Hoje pela manhã assistia a um programa evangélico na TV, eu gosto da oratória de alguns desses caras. O bispo Silas Malafaia, por exemplo, é uma maravilha. Tem um pastor morenão, que enxuga o suor e distribui a toalha suada para os fiéis – parece que o suor do cabra é milagroso, veja você –, desse eu também gosto muito, além de tudo tem senso de humor. Entre um culto e outro aparecem umas imagens de pessoas recebendo a graça: cadeirantes se levantavam e corriam lépidos, cegos voltavam a enxergar e já olhavam para a bunda da fiel que passava, muletados jogavam as muletas para o alto…
Fiquei tomado por aquelas imagens, embora já as tivesse visto várias vezes. Eu pensava, poxa, o cara ficou 20 anos em uma cadeira de rodas e ao se levantar já caminhava sem dificuldades, como se as articulações estivessem intactas e tal… E no meio do pensamento me veio uma outra curiosidade: por que será que Deus não cura amputados? Cristo, eu me lembrava, curou cegos, entrevados, coxos.. mas não há um único registro em que Djízus restitui um membro a um amputado; não precisava ser uma perna inteira, ou um braço, podia ser apenas uma mão, um dedo mindinho que fosse. Enquanto eu divagava, minha esposa trocou de canal, ao perceber que eu olhava a TV mas não via. Aí ela me sacode e diz, amor, vão falar dos revoltosos de São Paulo.

Entra a matéria: “Em nove meses, nove manifestações violentas aconteceram em favelas de São Paulo. Em todos os casos, carros e ônibus foram incendiados. Ruas e avenidas ficaram interditadas. A polícia vê ligação entre estes protestos”. Era o Bom Dia Brasil. Claro que a polícia do Serra não ia ser colocada em xeque. O enólogo Machado segue um lógico raciocínio: “Além dos atos de vandalismo, as áreas têm em comum as ações que deram origem aos protestos. Na semana passada, no Jaçanã, foi a morte de um rapaz que, segundo a polícia, resistiu à abordagem e atirou contra os policiais, o que provocou a fúria dos manifestantes. Em Heliópolis, foi a morte de uma estudante, durante uma perseguição da Guarda Civil de São Caetano do Sul a ladrões de carros…” Mas aí, filisteu, Renato Machado arremata: “Foram dois dias de protesto. O mais violento foi convocado por bilhetes que prometiam até uma cesta básica a quem participasse”.

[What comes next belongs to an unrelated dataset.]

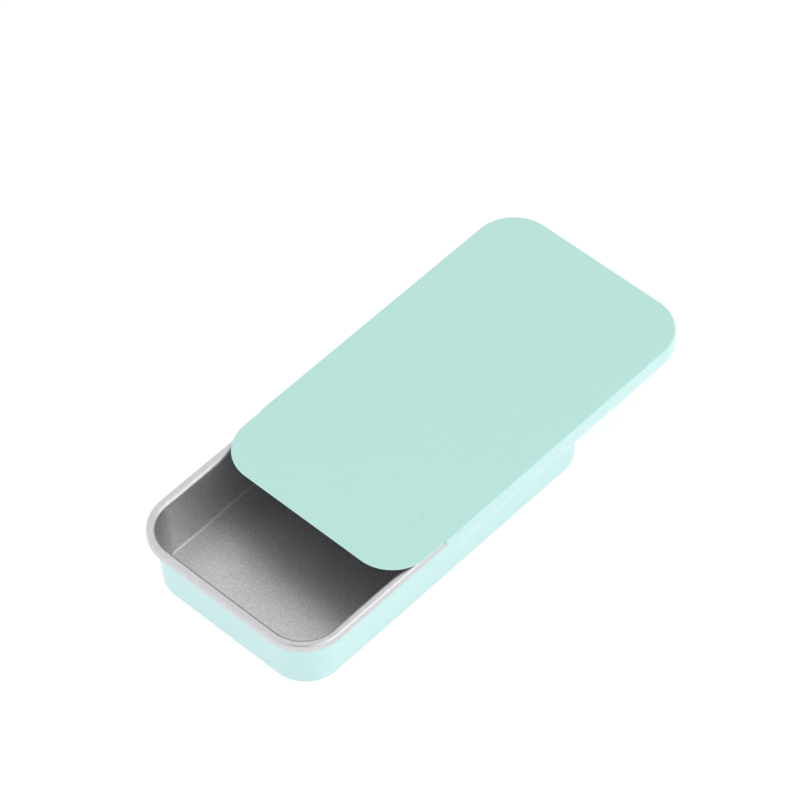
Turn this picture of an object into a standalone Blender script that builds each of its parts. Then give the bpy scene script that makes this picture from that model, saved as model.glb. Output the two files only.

Ah, os traficantes, sempre os traficantes. O diabo é que um bilhete vulgar – escrito a mão, ninguém sabe por quem, nem quando, nem por que – vira assunto em meio a uma onda de protestos e violência. Um capitão da PM é convocado a defender a corporação e diz: “Estão sendo feitas investigações para verificar a origem desse papel”. Ora, com os diabos, a origem desse papel, como de qualquer outro, é uma árvore. E o que tá escrito nele não tem a menor importância: alguém viu a distribuição das cestas básicas? Houve fila para recebê-las? Foram distribuídas antes dos protestos ou seriam distribuídas depois? Algum mercadinho da região vendeu centenas de cestas básicas nestes dias? Nada de nada, aquele papel ordinário era somente para encobrir o papelão da polícia do Serra — aliás, da polícia do PSDB; no Sul, como se sabe, sem-terras também foram alvejados covardemente pela polícia tucana. Mas a Globo tinha que arrumar um argumento para desqualificar os revoltados, desconsiderar seu juízo crítico, apontá-los como vagabundos esfomeados, vândalos.

Mas há uma questão semântica aqui, e é muito interessante. Chamam os revoltosos de vândalos querendo dizer que são pessoas que cometem violência gratuitamente, ou porque recebem um prato de comida por isso, ou porque são ameaçados por traficantes e coagidos a arriscarem a vida se expondo de peito aberto e pedras na mão contra uma polícia sabidamente assassina. Os Vândalos, como sabemos, foram os povos bárbaros que provocaram a queda do Império Romano.

Diabos, por que será que Deus não cura amputados?